Yesterday, I was sitting at a Burger King. The Burger King and the MacDonald’s near my workplace are hangouts for the elderly. The neighborhood is quite old, and it’s a known hangout for senior citizens who wander about doing who knows what. The two burger joints are quite popular among the seniors because they serve cheap coffee and cheap sundae, especially in contrast with the other coffee shops around the area. So when people go to Burger King, they’ll often see old people talking business with either one cup of coffee or a sundae each.

Anyway, right next to me was this couple. I would guess they’re in their sixties. He’s dressed in a suit, while she is dressed like she’s going to go hiking somewhere. She even has a backpack with what appears to be cut vegetables in a Ziploc bag sticking out of one of the pockets. I normally wouldn’t pay too close attention to other customers but this couple was quite unusual. They were really quite heavy with the PDA. They’re touching each other’s hands and giving each other light kisses, getting all giggly and such. I really don’t mind all of this, but I find it quite odd that an older couple would be acting like teenagers even after from what I initially assumed was a long relationship. They seem more passionate about each other than I am with my wife at any stage of our relationship. They’re definitely more carefree about it, especially in a country where PDA is still a bit rare, especially among older generations. But I guess that couple was lucky. It truly must be a beautiful thing to be in-love at that age, to feel young, and carefree, and to barely contain yourself in order to be close to that other person.

Love is beautiful.

But then I started to be more cynical about it.

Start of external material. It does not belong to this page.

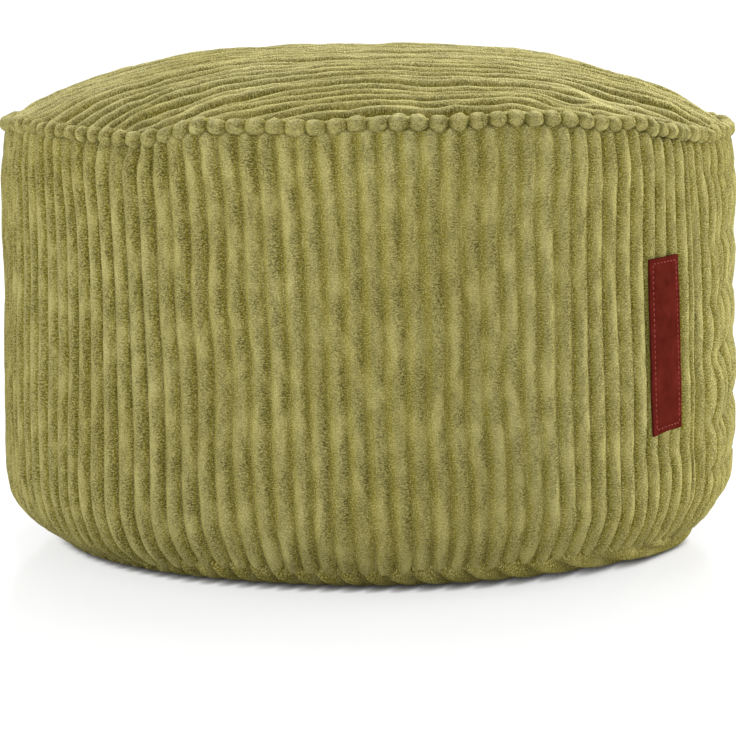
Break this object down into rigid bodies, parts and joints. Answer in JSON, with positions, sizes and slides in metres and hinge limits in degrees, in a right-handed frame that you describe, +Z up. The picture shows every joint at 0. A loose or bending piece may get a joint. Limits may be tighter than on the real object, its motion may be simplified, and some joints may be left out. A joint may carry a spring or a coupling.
{
  "type": "bean bag footstool",
  "caption": "Round filled footstool in wide-rib corduroy with a domed top, a rolled welt round the top seam and a bare leather label.",
  "frame": {"origin": "on the floor, under the middle of the stool", "axes": "+Z up; -Y is the front that the camera sees, and the label is sewn between -Y and +X"},
  "size_m": [0.45, 0.45, 0.3],
  "materials": {
    "corduroy": "olive green jumbo corduroy, soft cut pile on wide ribs",
    "label_leather": "dark red leather, smooth, stitched round its edge in red thread"
  },
  "bodies": {
    "root": {"side_band": "corduroy", "top_panel": "corduroy", "base_panel": "corduroy", "top_welt": "corduroy", "label": "label_leather"}
  },
  "joints": []
}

Are they really a couple? Maybe they just started dating at an older age. Maybe they’re a couple of divorcees. Or maybe they’re cheating on their respective spouses. That would explain their carefree passion as well as the mismatched clothes. After all, do couples really walk out the door with one wearing a suit and the other ready to climb a mountain? What were they doing in Burger King? Most of the senior citizens I see in either burger joints are men. I rarely see anyone taking a date in a Burger King, especially someone older. Yeah, something’s not right. Those two are up to no good. They’re spouses are probably somewhere else, working or at home or something. “Yes, honey, I’m off to go hiking with my friends! See you tonight!” “Later, I’m off to work! See you tonight.” There are too many red flags to say that they’re all innocent and are just being romantic on a Burger King in the afternoon. Someone is getting screwed somewhere. The world is beautiful and there is much joy to be found, especially through innocent eyes. But sometimes, it’s just impossible to do. I’ve lived too long and seen too many ugly things not to notice when something is off.

Love is beautiful. But that wasn’t love. That was something else entirely.

I finish my meal and went back to work.